SALIE: Oh, I thought the story started with the potato chip people who were like, how do we spice this up?

SAGAL: No, no, no.

SALIE: But when you tell it to me that way, I get it.

SAGAL: Yeah. It's, like, why not?

POUNDSTONE: Oh, no.

(LAUGHTER)

POUNDSTONE: This is, like - I feel like I'm in a nightmare right now.

(LAUGHTER)

SALIE: You take something you want to sell. And then you...

POUNDSTONE: And you put it in a potato chip...

SALIE: ...Put something delicious with it.

CLAYTON: Yeah, actually, I'm into it.

POUNDSTONE: This makes no sense at all...

(LAUGHTER)

CLAYTON: I'm into it.

POUNDSTONE: ...Starting from the very beginning of the show, when Peter said we're watching a bad thing happen, and there's nothing we can do about it.

(LAUGHTER)

POUNDSTONE: We can do something about it.
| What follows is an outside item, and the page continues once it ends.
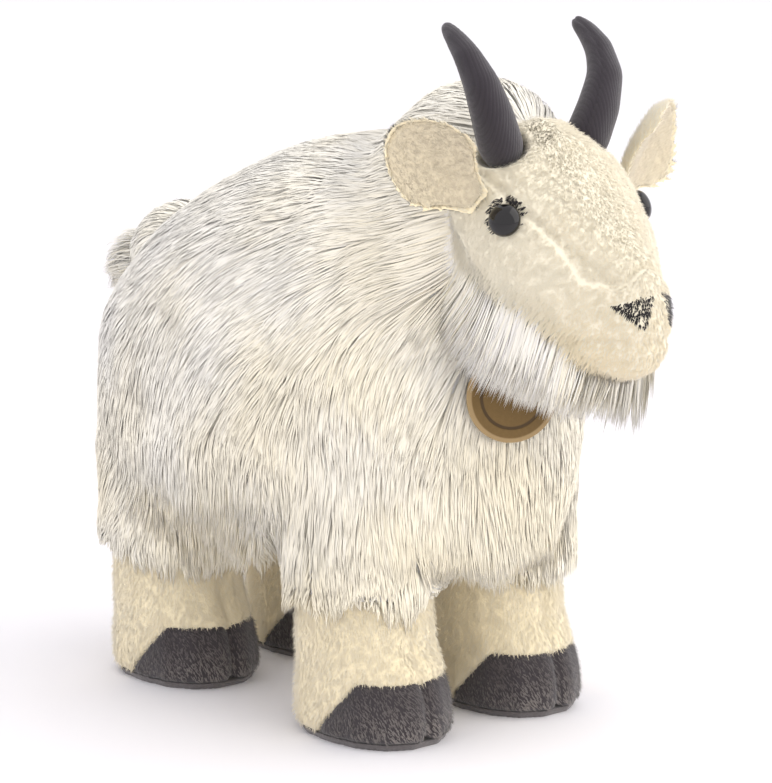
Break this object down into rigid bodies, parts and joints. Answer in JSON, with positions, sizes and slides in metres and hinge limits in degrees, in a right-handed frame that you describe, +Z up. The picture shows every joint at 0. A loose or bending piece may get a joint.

This is America, and we don't get our Bob Dylan from a potato chip bag.

(LAUGHTER, APPLAUSE)

POUNDSTONE: It's just we don't.

(APPLAUSE)

POUNDSTONE: And if the Chinese are doing that, it's a way of disrespecting us.

(LAUGHTER)

POUNDSTONE: First they - I don't know what they did first.

(LAUGHTER)

POUNDSTONE: First, they might have manipulated currency, and I don't even know what the hell that means.

(LAUGHTER)

POUNDSTONE: Next thing you know, they're crinkling Bob Dylan.